Weeknight Miso Butter Salmon Bowl
Total
30 min
Prep
5 min
Cook
25 min
Serves
2
Difficulty
easy

It's 6 PM, you're exhausted, and you want something that feels like a real dinner without the real effort. This is that meal. Miso and butter do almost all the flavor work for you — just stir them together, slather on the salmon, and let the oven handle the rest. While the fish roasts, your rice cooker (or a pot) is doing its thing. You'll eat in about 30 minutes, and it will taste like you tried much harder than you did.
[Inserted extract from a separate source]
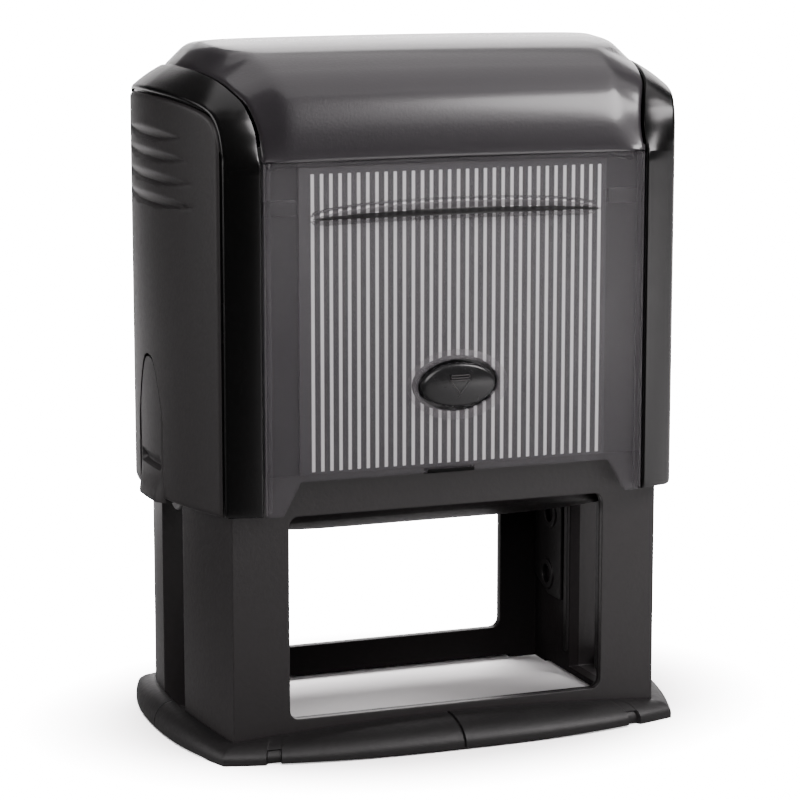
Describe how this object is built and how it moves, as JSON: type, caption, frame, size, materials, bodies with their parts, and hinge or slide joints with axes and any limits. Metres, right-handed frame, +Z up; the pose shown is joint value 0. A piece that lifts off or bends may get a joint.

Expect flaky, savory-rich salmon with a slightly caramelized glaze, warm rice, and a handful of greens to make you feel like a functioning adult.

Ingredients

  • 2 unit salmon fillets — about 6 oz each, skin-on or skinless both work
  • 2 tbsp white miso paste — also called shiro miso — find it in the refrigerated section near tofu
  • 2 tbsp unsalted butter — softened so it mixes easily
  • 1 tbsp soy sauce — use tamari for gluten-free
  • 1 tbsp honey
  • 1 tsp sesame oil
  • 1 tsp rice vinegar
  • 1 cup dry white rice — jasmine or short-grain both great
  • 2 cup water — for cooking the rice
  • 2 cup baby spinach or arugula — or whatever greens are in your fridge
  • 1 tsp sesame seeds — optional, for topping
  • 2 unit green onions — sliced thin, optional

Method

  1. 1 Preheat your oven to 400°F. Line a small baking sheet or oven-safe skillet with foil for easy cleanup.
  2. 2 Start your rice: combine 1 cup dry rice with 2 cups water in a small saucepan. Bring to a boil over high heat, then reduce to the lowest setting, cover, and cook for 18 minutes. Don't lift the lid.
  3. 3 In a small bowl, mix together the miso paste, softened butter, soy sauce, honey, sesame oil, and rice vinegar until smooth. It should look like a thick, glossy paste.
  4. 4 Pat the salmon fillets dry with a paper towel — this helps the glaze stick and the fish caramelize instead of steam.
  5. 5 Place the salmon on the prepared baking sheet. Spoon the miso butter generously over the top of each fillet, spreading it to coat.
  6. 6 Roast the salmon at 400°F for 12–14 minutes, until the glaze is bubbling and slightly caramelized at the edges and the fish flakes easily with a fork. No need to flip.
  7. 7 While the salmon rests for 2 minutes, fluff the rice with a fork and divide it between two bowls. Add a handful of spinach or arugula to each bowl — the residual heat from the rice will wilt it slightly.
  8. 8 Lay a salmon fillet over each bowl. Drizzle any pan juices over the top, then scatter sesame seeds and green onions if using. Serve immediately.

Variations

  • Vegetarian swap — Use a block of extra-firm tofu instead of salmon. Press it dry, slice into thick slabs, coat in the miso butter, and roast at 400°F for 20–22 minutes, flipping once halfway through.
  • Faster swap — Use a microwavable pouch of pre-cooked rice (90 seconds in the bag) to cut total time to about 20 minutes — the salmon and glaze prep is the only active work.
  • No miso on hand — Swap the miso for an equal amount of tahini — it won't be quite the same, but the savory-nutty result is still deeply satisfying with the butter and soy sauce.

Notes

White miso is mild and slightly sweet — don't substitute red miso here, it's much saltier and will overpower the fish. Leftovers reheat okay: microwave the salmon at 50% power for 90 seconds so it doesn't dry out, and store the rice separately. The miso butter glaze can be mixed up to 3 days ahead and kept in the fridge.

Equipment that helps

  • rimmed baking sheet — Catches the bubbling miso butter glaze so your oven stays clean and the salmon edges caramelize instead of steam.
  • small saucepan with lid — A tight-fitting lid is the only thing standing between you and perfectly cooked rice without babysitting it.